Trees/Identify substance found below Oak Trees
I have sever places in my yard where there are piles of golden colored granules, that appear to be hopping around. At first I thought it was fleas but I sprayed it with bug spray and they still continued to hop around. I keep finding new piles of this and when I walk around the neighborhood I see more of it. I started noticing that above all the piles there is an oak tree branch hanging. I live in a condominium complex and we have lots of oak trees and they are not very well maintained. Do you have any idea what this is. I took a picture but am unable to scan it to my computer to attach. This stuff looks a little like birdseed with color ranging from dark gold to very light gold. I would appreciate an expert opinion as to what this is.
Sounds like minute wasps called Jumping gall wasps. Here is a web link to information about these unusual insects. Like most gall insects they eggs on the leaf and the cells of the leaf expend over the egg forming a gal. They do not really effect the health of the tree.
The galls are actually malformations of plant growth. The tiny gall-forming wasp lays an egg in an oak leaf at a precise moment in the tree’s growth cycle, causing normal plant cells to multiply at an unusually high rate. As a result, the tiny egg becomes encased in the gall composed of oak leaf tissue.
When the egg hatches, the gall provides both food and a living chamber for the larvae. In summer, the oak gall drops to the ground with the tiny wasp larvae inside. The insect moves in jerks, causing the entire gall to jump around on the ground. It’s believed that the larvae hop around in an attempt to find a crack in the soil to hide up in. At maturity it transforms into a pupae, and later into an adult which chews its way out of the gall. The wasps themselves are dark colored, so tiny that you’ll probably never see them, and harmless to people.
Jumping oak galls almost never cause tree death.

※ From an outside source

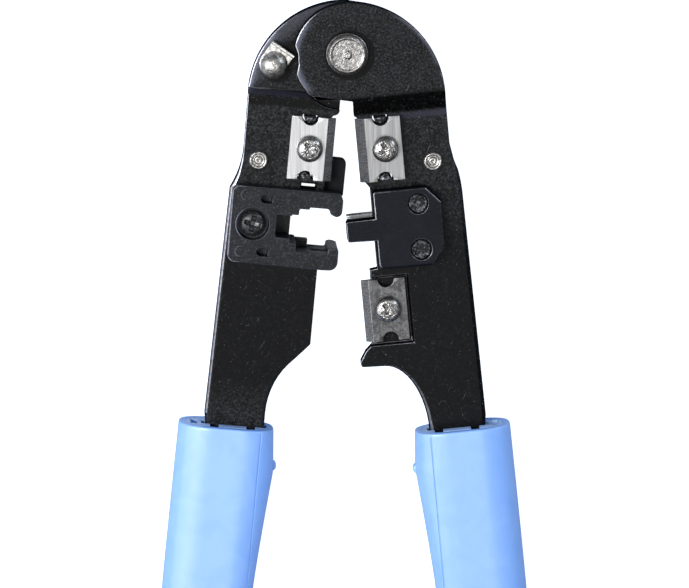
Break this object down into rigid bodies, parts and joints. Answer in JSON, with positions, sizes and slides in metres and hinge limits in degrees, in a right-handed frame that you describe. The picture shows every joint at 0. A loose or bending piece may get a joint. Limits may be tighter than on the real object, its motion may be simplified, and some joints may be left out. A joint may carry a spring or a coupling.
{
  "type": "modular plug crimping tool",
  "caption": "Hand crimping tool for modular telephone plugs, with strip blades, a crimping die, a press block and a cable cutter between two sprung handles.",
  "frame": {"origin": "middle of the tool's underside, in the plane it lies on, at the centre of its bounding rectangle with the jaws open", "axes": "+Y along the tool towards the head, +Z out of the face that carries the blades, +X to the right of that face"},
  "size_m": [0.0916, 0.1936, 0.014],
  "materials": {
    "black_steel": "blackened steel plate, satin, with fine bright scratches and worn edges",
    "press_black": "smooth blue-black coated steel",
    "black_plastic": "moulded black nylon, satin",
    "black_screw": "blackened screw",
    "plated_steel": "nickel plated, slightly rough",
    "spring_steel": "drawn spring wire",
    "blade_steel": "ground blade steel",
    "cutter_steel": "dull grey hardened blade",
    "blue_handle": "light blue moulded plastic, satin gloss",
    "blue_core": "blue moulded liner"
  },
  "bodies": {
    "left_half": {"left_frame": "black_steel", "pivot_rivet": "plated_steel", "latch_rivet": "plated_steel", "left_spring_rivet": "plated_steel", "return_spring": "spring_steel", "left_strip_blade": "blade_steel", "left_blade_screw": "plated_steel", "left_pin_upper": "black_steel", "left_pin_lower": "black_steel", "strip_stop": "black_plastic", "crimp_die": "black_plastic", "die_screw": "black_screw", "left_handle_shell": "blue_handle", "left_handle_core": "blue_core"},
    "right_half": {"right_frame": "black_steel", "right_spring_rivet": "plated_steel", "right_strip_blade": "blade_steel", "right_blade_screw": "plated_steel", "right_pin_upper": "black_steel", "right_pin_lower": "black_steel", "cutter_blade": "cutter_steel", "cutter_screw": "plated_steel", "press_block": "press_black", "contact_punch": "blade_steel", "press_rivet_upper": "press_black", "press_rivet_lower": "press_black", "right_handle_shell": "blue_handle", "right_handle_core": "blue_core"},
    "latch": {"swivel_latch": "plated_steel"}
  },
  "joints": [
    {"name": "jaw_close", "type": "hinge", "parent": "left_half", "child": "right_half", "pos_m": [0.0005, 0.0852, 0.007], "axis": [0, 0, -1], "range_deg": [0, 10.4], "stiffness_Nm_per_rad": 1.5, "springref_deg": -11.46, "deforming": ["return_spring"]},
    {"name": "latch_swivel", "type": "hinge", "parent": "left_half", "child": "latch", "pos_m": [-0.01571, 0.08257, 0.0077], "axis": [0, 0, 1], "range_deg": [0, 60]}
  ]
}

Natural enemies drastically reduce the population of this pest after a year or two, so control measures are unnecessary.
At times, these galls can become so numerous that they cause discoloration of the oak leaves and even premature loss of leaves. Yet, they do not affect the health or vigor of infested trees. Only expect jumping oak galls to be found for a year or two in any location, so be sure to enjoy these marvels when you find them.